Tuesday, 18 May 2010

I wonder what happens by chance, luck,

coincidence or reasoning in the animal world when we are not there?
In a rather roundabout way I saw an extraordinary small video clip of a penguin being chased by a pod of killer whales. After what was surely an exhausting chase for the small penguin he or she landed on the inflatable rubber dinghy of the person filming.
You can almost hear the penguin saying, "Phew! Close shave...thankyou." I am trying not to think about what would have happened to the penguin if the boat had not been there. I do not doubt that nature is often as brutal as it can be beautiful.
Of course the remarkable thing is that the penguin appeared to trust the humans sufficiently to seek refuge on the dinghy.
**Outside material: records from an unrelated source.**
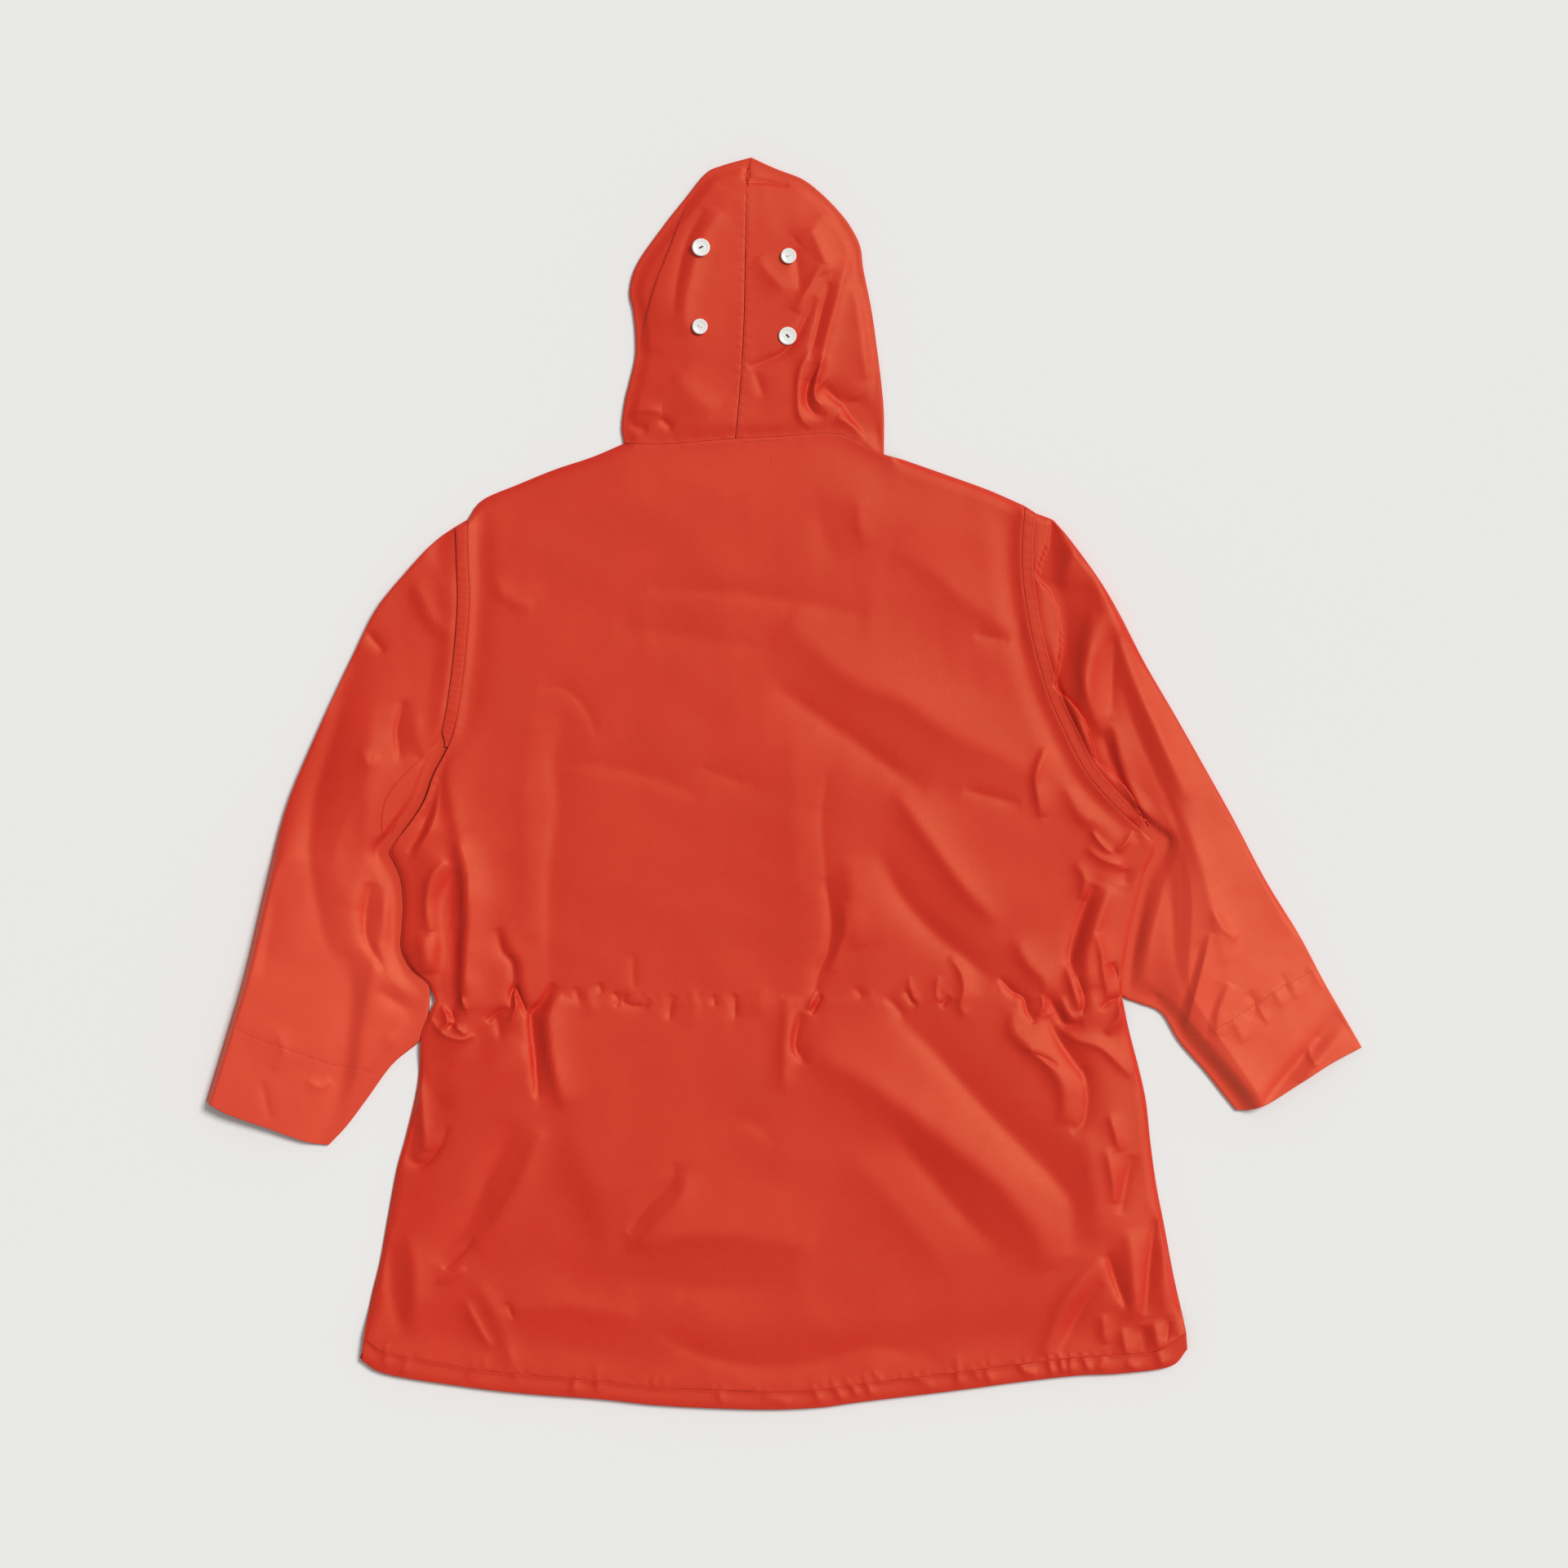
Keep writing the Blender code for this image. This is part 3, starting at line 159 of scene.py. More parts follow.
HOOD_SEAM = (
    (-43, 303), (-40, 333), (-38, 357), (-36, 389), (-35, 417), (-34, 470), (-33, 515), (-31, 538))
HOOD_TOP = (-29, 551)
HOOD_EDGE_LEFT = (
    (-141, 300), (-143, 315), (-140, 338), (-136, 354), (-131, 376), (-131, 398), (-133, 416),
    (-136, 434), (-129, 458), (-106, 491), (-87, 515), (-69, 537), (-54, 544), HOOD_TOP)
HOOD_EDGE_RIGHT = (
    (88, 291), (88, 325), (86, 350), (82, 382), (77, 417), (70, 452), (67, 473), (58, 491),
    (47, 505), (32, 520), (16, 532), (-7, 541), HOOD_TOP)

FRONT_NECKLINE = (
    (-137, 294), (-118, 295), (-92, 294), (-60, 268), (-20, 256), (25, 262), (58, 288), (86, 285),
    (100, 281))
FRONT_SHOULDER_LEFT = ((-276, 226), (-264, 244), (-202, 270), (-137, 294))
FRONT_SHOULDER_RIGHT = ((100, 281), (144, 265), (180, 252), (209, 238))
FRONT_ARMHOLE_LEFT = (
    (-276, 226), (-275, 193), (-274, 164), (-276, 128), (-281, 82), (-289, 40), (-301, 7),
    (-314, -19), (-329, -48))
FRONT_ARMHOLE_RIGHT = (
    (209, 238), (206, 203), (209, 163), (217, 121), (230, 77), (244, 45), (262, 6), (283, -21),
    (306, -45))
FRONT_SIDE_LEFT = (
    (-329, -48), (-328, -62), (-320, -77), (-307, -93), (-303, -108), (-303, -146), (-304, -170),
    (-303, -192))
FRONT_SIDE_RIGHT = (
    (306, -45), (306, -56), (298, -71), (286, -86), (281, -98), (279, -120), (278, -146),
    (279, -168), (284, -192))
FRONT_SKIRT_LEFT = (
    (-303, -192), (-306, -207), (-312, -232), (-318, -267), (-328, -311), (-344, -383),
    (-359, -455), (-366, -489))
FRONT_SKIRT_RIGHT = (
    (284, -192), (294, -214), (305, -250), (314, -281), (323, -354), (338, -433), (349, -484))
FRONT_STITCHING = (
    (-366, -489), (-349, -499), (-280, -512), (-161, -524), (-59, -531), (-8, -533), (70, -527),
    (153, -517), (258, -504), (328, -498), (349, -484))
FRONT_HEM = (
    (-374, -507), (-349, -519), (-280, -530), (-161, -541), (-59, -549), (-8, -550), (70, -543),
    (153, -533), (258, -520), (336, -513), (352, -499))

class Side(Enum):
    """Which side of the smock a piece is on, as seen from above."""
    LEFT = -1
    RIGHT = 1


@dataclass(frozen=True)
class Fold:
    """A crest, or a trough where its height is below zero, along a path.

    A lean above zero spreads the flank on the left of the run and steepens the other.
    """
    width: float
    height: float
    lean: float
    path: Points


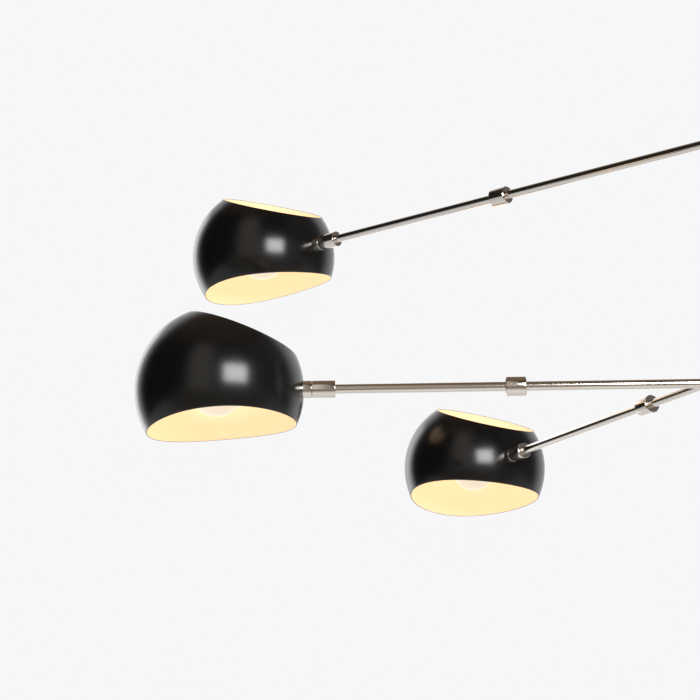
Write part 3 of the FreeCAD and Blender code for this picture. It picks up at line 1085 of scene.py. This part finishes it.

I once had deep scratch marks all the way up to my shoulder because a kitten used me as a pole to avoid a dog. Why did the kitten trust me? Was it just because I was a convenient pole at the time? How do animals 'think' in these circumstances?
Do they just react instinctively or do they, given time to 'think', reason something out? I know the assumption is that, if they think, they think in images. How do they 'know' things?
Although we worry, with good cause, about endangered species it seems to me that the overall survival rate for living things is remarkable.
Some of it may well be chance, luck or coincidence - but I reckon there has to be some reasoning in there as well.


Rachel Fenton said...

Ha - lucky the orcas didn't have an excited chomp of the dinghy! Animals are very resourceful and we humans aren't much more intelligent than them most of the time:)

catdownunder said...

I am surprised they did not tip the dinghy over!